Afternoon tea is one of life's luxuries and, if you hit on a good one, then you don't have to have another bite all day. However, with everyone working slavishly to feed this beast of an economy, it's not easy to find someone to have afternoon tea with. Try inviting a friend out in the middle of the afternoon to scoff scones and jam and they may say: "Well, I could do it at four so long as we're out of there by quarter to five." That's not the spirit of afternoon tea at all, particularly as there is something about the meal that makes serving staff go extra slow. Still, it wasn't hard to find two candidates for afternoon tea at the Merrion Hotel, and we arrived there sometime after four on a satisfyingly chilly afternoon.

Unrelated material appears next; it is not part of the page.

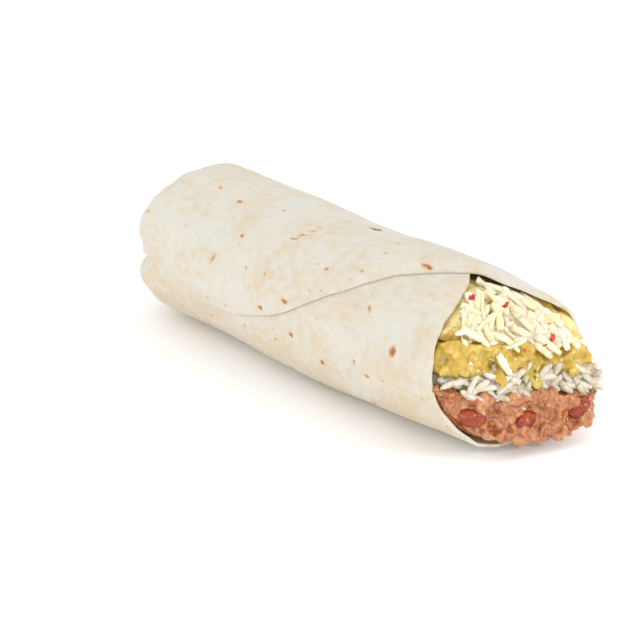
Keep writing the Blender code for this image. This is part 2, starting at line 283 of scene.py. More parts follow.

By that time all the best tables in the drawingroom - the ones nearest the two ornate fireplaces - were gone, but we found a couple of armchairs and a sofa in a nice, quiet corner to sink into. You can book fireside tables in advance and it is worth doing so if you have someone special to entertain - a parent who feels the cold perhaps, or a visitor who needs to be impressed. The surroundings are wonderful - the big fire glowing in the Georgian grate, muted mustard walls, elegant old-gold curtains, rich carpet under foot, down cushion under bottom. The plush ambience rubs off on the clientele, the low lamplight and firelight giving people a rich, rosy glow. Many of them are rich anyway - or at least interesting. Last time I had tea here, Jean Kennedy Smith was holding forth in one corner, Gavin O'Reilly was in the other and beside me was an elderly man who was trying to woo a young blonde by telling her she had the best command of the English language he had ever heard.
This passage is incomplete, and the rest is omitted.